Das große Problem ist, dass bei allen Beteiligten das Vertrauen verloren gegangen ist. Der alte, gewählte Präsident wurde von Demonstranten aus dem Amt gejagt, auf der Krim ist das Recht gebrochen worden: Eigentlich macht jeder in der Ukraine, was er will, alle brechen die Verfassung - und so lange das so ist, wird niemand der anderen Seite vertrauen. Für dieses Problem sehe ich im Moment überhaupt keine Lösung.
Halten Sie es denn für eine sinnvolle Option, die Ukraine in einen föderalen Staat umzuwandeln?
Ich finde alle Wege sinnvoll, die dazu führen, dass sich die Lage entspannt. Zumal man alles, was man einmal entschieden hat, auch wieder rückgängig machen kann. 1991 hat ja auch eine Mehrheit der Ukrainer für die Unabhängigkeit gestimmt: nicht, weil sie große Anhänger der ukrainischen Nation waren, sondern weil sie geglaubt haben, dass sich ihre Lebensumstände verbessern, wenn die Sowjetrepubliken unabhängig sind. Jetzt hat sich die Situation geändert - warum also sollte man es nicht mit einer Konföderation probieren?
Wir haben auch in Westeuropa unterschiedliche Modelle erprobt, ohne dass es zu einem Krieg gekommen wäre. Ich erinnere an die Autonomie der Südtiroler oder an die Trennung von Tschechen und Slowaken: Dabei ist kein Schuss gefallen, und alle diese Regionen sind heute Teil der EU. Wenn das also für die Ukraine eine Möglichkeit ist und Moskau sein Einverständnis signalisiert, dann muss der Westen jetzt sagen: Die Ukraine kommt nicht in die EU, sie wird nicht Teil der NATO, sondern bleibt in einem größeren Raum, in dem auch Russland seine Rolle spielen kann. Für den Moment wäre das ein guter Weg, und vielleicht sieht es dann in fünf Jahren ganz anders aus: Wenn zum Beispiel die Ukrainer sehen, dass sie gar keinen großen Gewinn davon haben, dann kann sich die Meinung ja auch wieder ändern.
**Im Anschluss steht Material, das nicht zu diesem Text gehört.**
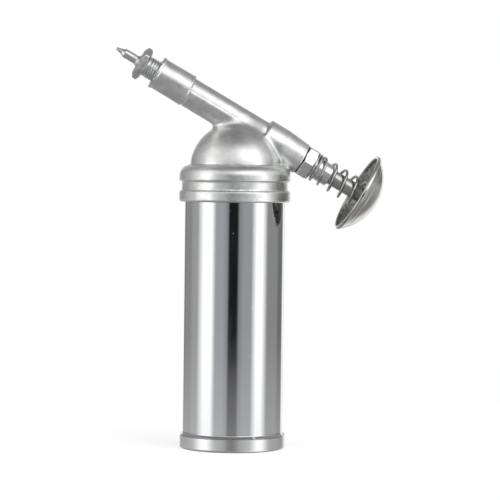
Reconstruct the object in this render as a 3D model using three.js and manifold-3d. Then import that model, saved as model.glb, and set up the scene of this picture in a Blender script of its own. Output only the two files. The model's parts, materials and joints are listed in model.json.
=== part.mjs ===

Andere sehen die Gefahr, dass die Ukraine auseinanderbrechen könnte, wenn der starke zentralistische Staat aufgegeben wird.
Das ist durchaus eine Möglichkeit. Der Souverän ist das Volk, und wenn die Mehrheit der Wähler im Osten nicht mehr Teil der Ukraine sein will, dann ist es eben so. Warum sollte man denn einen Staat erhalten, dessen Bürger ihn gar nicht wollen? Ich verstehe nicht, was daran schlimm sein soll. Tragisch sind gewalttätige Konflikte und Krieg, das ist es, was wir alle nicht wollen. Deshalb müssen wir eine Lösung finden, die genau das verhindert. Und wenn das eine Lösung dafür ist, weiß ich nicht, was dagegen sprechen sollte.
Das Interview führte Jeanette Seiffert.
Jörg Baberowski ist Professor für die Geschichte Osteuropas an der Berliner Humboldt-Universität. 2012 erhielt er für sein Buch "Verbrannte Erde. Stalins Herrschaft der Gewalt" den Preis der Leipziger Buchmesse in der Kategorie Sachbuch/Essayistik.